Your task:
Quote the material below exactly as written, from the first line to the line that holds "import * as THREE from 'three';", endpoints included.

## begin

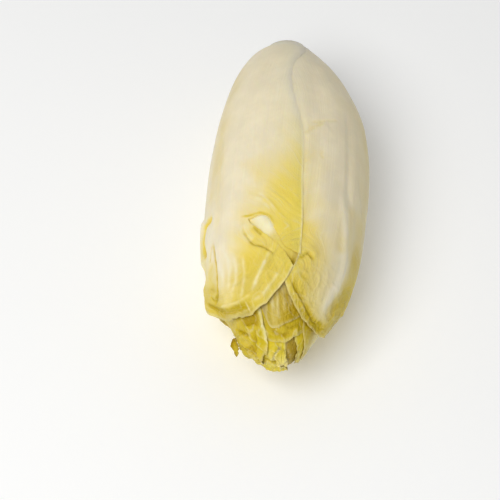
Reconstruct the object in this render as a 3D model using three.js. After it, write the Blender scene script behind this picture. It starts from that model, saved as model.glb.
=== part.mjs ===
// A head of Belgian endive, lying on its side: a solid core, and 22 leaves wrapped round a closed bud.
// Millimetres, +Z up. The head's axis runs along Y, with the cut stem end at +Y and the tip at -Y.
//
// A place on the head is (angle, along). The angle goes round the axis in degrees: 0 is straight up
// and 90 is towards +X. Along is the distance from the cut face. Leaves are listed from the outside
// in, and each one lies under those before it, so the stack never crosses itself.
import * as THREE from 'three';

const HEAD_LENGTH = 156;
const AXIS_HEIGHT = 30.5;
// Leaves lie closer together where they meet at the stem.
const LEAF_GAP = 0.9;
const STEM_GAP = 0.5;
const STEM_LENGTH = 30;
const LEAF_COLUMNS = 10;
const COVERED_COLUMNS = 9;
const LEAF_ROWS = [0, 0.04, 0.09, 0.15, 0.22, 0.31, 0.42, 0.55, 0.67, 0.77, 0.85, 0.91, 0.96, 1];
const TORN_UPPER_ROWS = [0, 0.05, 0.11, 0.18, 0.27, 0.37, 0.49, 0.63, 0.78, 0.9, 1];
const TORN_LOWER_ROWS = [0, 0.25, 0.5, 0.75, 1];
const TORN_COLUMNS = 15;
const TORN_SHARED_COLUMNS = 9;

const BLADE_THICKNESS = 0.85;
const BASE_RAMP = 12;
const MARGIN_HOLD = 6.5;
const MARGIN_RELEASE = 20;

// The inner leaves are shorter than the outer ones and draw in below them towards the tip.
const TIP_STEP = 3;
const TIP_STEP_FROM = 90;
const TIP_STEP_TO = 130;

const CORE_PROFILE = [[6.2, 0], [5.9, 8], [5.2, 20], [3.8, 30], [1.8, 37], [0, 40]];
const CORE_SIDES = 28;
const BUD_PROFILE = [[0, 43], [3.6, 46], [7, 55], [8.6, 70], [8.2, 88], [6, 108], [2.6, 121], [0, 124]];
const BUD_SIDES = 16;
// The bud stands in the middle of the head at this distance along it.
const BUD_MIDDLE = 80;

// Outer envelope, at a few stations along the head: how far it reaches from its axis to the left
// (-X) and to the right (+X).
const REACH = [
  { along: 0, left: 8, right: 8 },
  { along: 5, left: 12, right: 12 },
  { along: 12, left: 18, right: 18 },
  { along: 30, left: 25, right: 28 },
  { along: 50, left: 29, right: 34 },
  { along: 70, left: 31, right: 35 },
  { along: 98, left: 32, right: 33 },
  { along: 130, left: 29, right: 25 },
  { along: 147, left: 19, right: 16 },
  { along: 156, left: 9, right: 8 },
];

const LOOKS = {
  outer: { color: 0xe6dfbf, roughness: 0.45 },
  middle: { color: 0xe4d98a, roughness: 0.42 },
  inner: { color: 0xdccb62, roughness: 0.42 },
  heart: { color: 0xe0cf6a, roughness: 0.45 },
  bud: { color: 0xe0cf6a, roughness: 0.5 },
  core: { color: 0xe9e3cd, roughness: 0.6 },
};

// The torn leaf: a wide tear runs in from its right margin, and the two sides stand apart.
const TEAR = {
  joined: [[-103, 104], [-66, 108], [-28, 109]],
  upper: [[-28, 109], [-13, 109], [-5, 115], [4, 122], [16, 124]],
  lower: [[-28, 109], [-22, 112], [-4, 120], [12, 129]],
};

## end

Exercise solution:
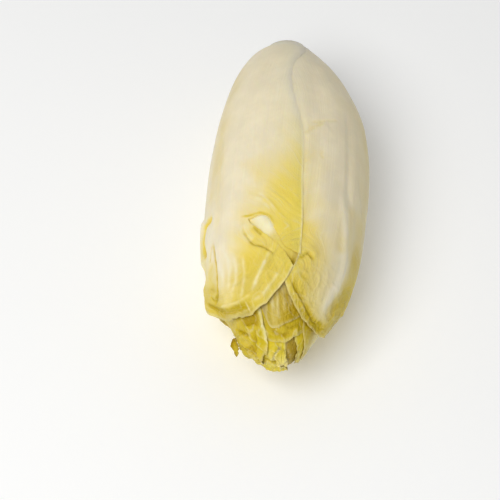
Reconstruct the object in this render as a 3D model using three.js. After it, write the Blender scene script behind this picture. It starts from that model, saved as model.glb.
=== part.mjs ===
// A head of Belgian endive, lying on its side: a solid core, and 22 leaves wrapped round a closed bud.
// Millimetres, +Z up. The head's axis runs along Y, with the cut stem end at +Y and the tip at -Y.
//
// A place on the head is (angle, along). The angle goes round the axis in degrees: 0 is straight up
// and 90 is towards +X. Along is the distance from the cut face. Leaves are listed from the outside
// in, and each one lies under those before it, so the stack never crosses itself.
import * as THREE from 'three';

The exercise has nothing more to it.